Encapsulation defined: Encapsulation is hiding implementation details while exposing a clean public interface, achieved through access control (private members) and access functions.

Enforcing invariants: Encapsulation allows classes to enforce invariants - conditions that must always be true. Private members with validation in setters prevent invalid states from ever occurring.

Implementation hiding: By keeping implementation details private, you can change how a class works internally without breaking code that uses it, as long as the public interface remains stable.

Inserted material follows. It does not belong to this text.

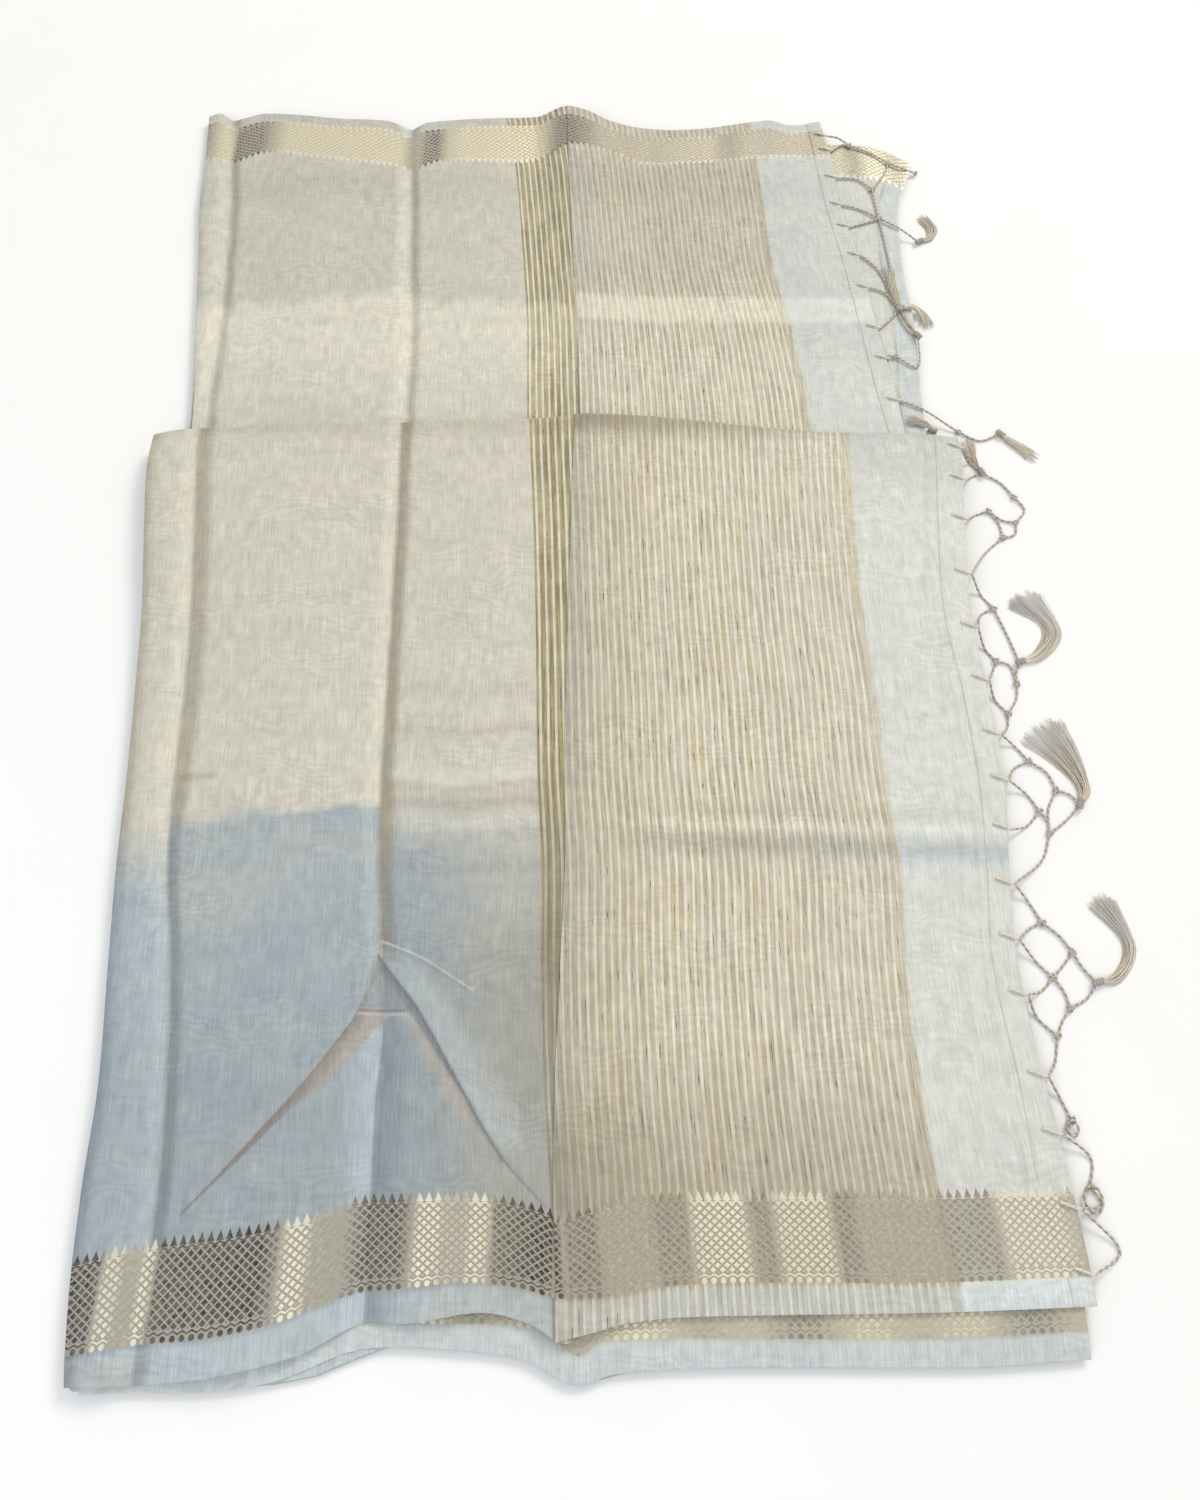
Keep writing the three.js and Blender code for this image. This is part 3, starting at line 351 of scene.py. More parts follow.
# %% [markdown]
# ## The surface of the folded cloth
# Cloth that has been ironed in layers keeps flat panels with soft swells between sharp creases. It
# could be sculpted by hand, but then two layers would never fit each other. So the height of the top
# layer is a sum of few simple forms: a level, the swells, the long ridge under the pallu's edge, the
# grooves of the creases, and the tuck, which opens in the near panel like a capital A. Each is a
# smooth function of the place, so the grid of any layer can be laid over it.

# %% Level, swells, ridge and creases
def swell(swells, guide, x, y):
    """The soft rise of each panel between its two guide lines."""
    height = np.zeros(np.broadcast(x, y).shape)
    for start_name, end_name, rise in swells:
        start, end = guide(start_name, y), guide(end_name, y)
        inside = (x >= start) & (x <= end)
        height += np.where(inside, rise * np.sin(np.pi * (x - start) / (end - start)) ** 2, 0)
    return height


def pressed(presses, y):
    """How much of the swells is left beside the creases pressed across them."""
    share = 1.0
    for at, width, depth in zip(presses["y"], presses["width"], presses["depth"]):
        share = share * (1 - depth * hill(y - at, width))
    return share


def ridge_share(guide, x, y):
    across = x - guide("ridge", y)
    return np.where(across < 0, hill(across, RIDGE_LEFT), hill(across, RIDGE_RIGHT))


def near_level(y):
    """The near half climbs as it runs on over the far half."""
    return mix(NEAR_LEVEL, NOSE_LEVEL, ease(y, *NOSE_RAMP))


def near_drop(x, y):
    """How far the face sinks towards the near edge and the fringe end."""
    from_edge = np.clip((y - edge_at(UNDER_NEAR_EDGE, x)) / NEAR_DROP[0], 0, 1)
    from_end = np.clip((near_guide("end", y) - x) / SIDE_DROP[0], 0, 1)
    return NEAR_DROP[1] * (1 - from_edge) ** 2 + SIDE_DROP[1] * (1 - from_end) ** 2


def grooves(guide, x, y, calm):
    """The narrow valleys of the two long creases, steeper on their right."""
    depth = 0
    for name, deep in (("crease1", 0.5), ("crease2", 0.9)):
        across = x - guide(name, y)
        depth = depth + deep * np.where(across < 0, hill(across, 9), hill(across, 4))
    return -depth * calm


def ripples(x, y):
    """Slight unevenness that a hand-folded cloth keeps."""
    long_waves = np.sin(x / 17 + 0.8 * np.sin(y / 61)) * np.sin(y / 43 + 0.6)
    short_waves = np.sin(x / 7.3 + y / 37) * np.sin(y / 19 + x / 53)
    return 0.22 * long_waves + 0.08 * short_waves


# %% The tuck of the near panel
# Lines of the tuck: the edge of the left panel, the foot below it, the fold of the right panel and
# the pressed crease between them
TUCK_LEFT = table(
    "y x",
    (-257, -224), (-225, -194), (-190, -165), (-170, -151), (-148, -137.5), (-128, -133), (-107, -128.5),
)
TUCK_FOOT = table(
    "y x",
    (-257, -222), (-249, -214.5), (-222, -187.5), (-202, -169), (-191, -155.5), (-173, -139),
    (-156, -125.5), (-149.5, -121), (-146, -134.5), (-128, -131), (-107, -128),
)
TUCK_RIGHT = table(
    "y x",
    (-257, -25), (-253, -27.3), (-227, -52.3), (-191, -75.9), (-146, -104), (-116, -127.8), (-107, -128.2),
)
TUCK_CREASE = table("y x", (-311, -121), (-245, -123), (-196, -124.4), (-158, -123), (-148, -124))
SMALL_RIDGE = table("x y", (-128.5, -107), (-104.4, -116.6), (-86.4, -127.8), (-70.9, -137.6))
TUCK_RISE = 2.8
TUCK_TOP = -107
TUCK_END = -257
FOLD_WIDTH = 0.9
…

Easier debugging: When members are private, all modifications go through controlled functions, making it easy to track where and how values change by placing breakpoints in accessor functions.

Self-documenting code: Encapsulation makes intent clear by exposing only the operations that should be performed on an object, hiding unnecessary implementation details.

Preventing misuse: Private members prevent accidental misuse by ensuring users interact with objects only through validated, well-defined operations.

Encapsulation is a fundamental principle of object-oriented programming that protects object integrity, enables maintainable code through implementation flexibility, and creates clearer interfaces by hiding complexity. While simple data containers may not need encapsulation, classes with invariants, complex behavior, or potential for change should use it extensively.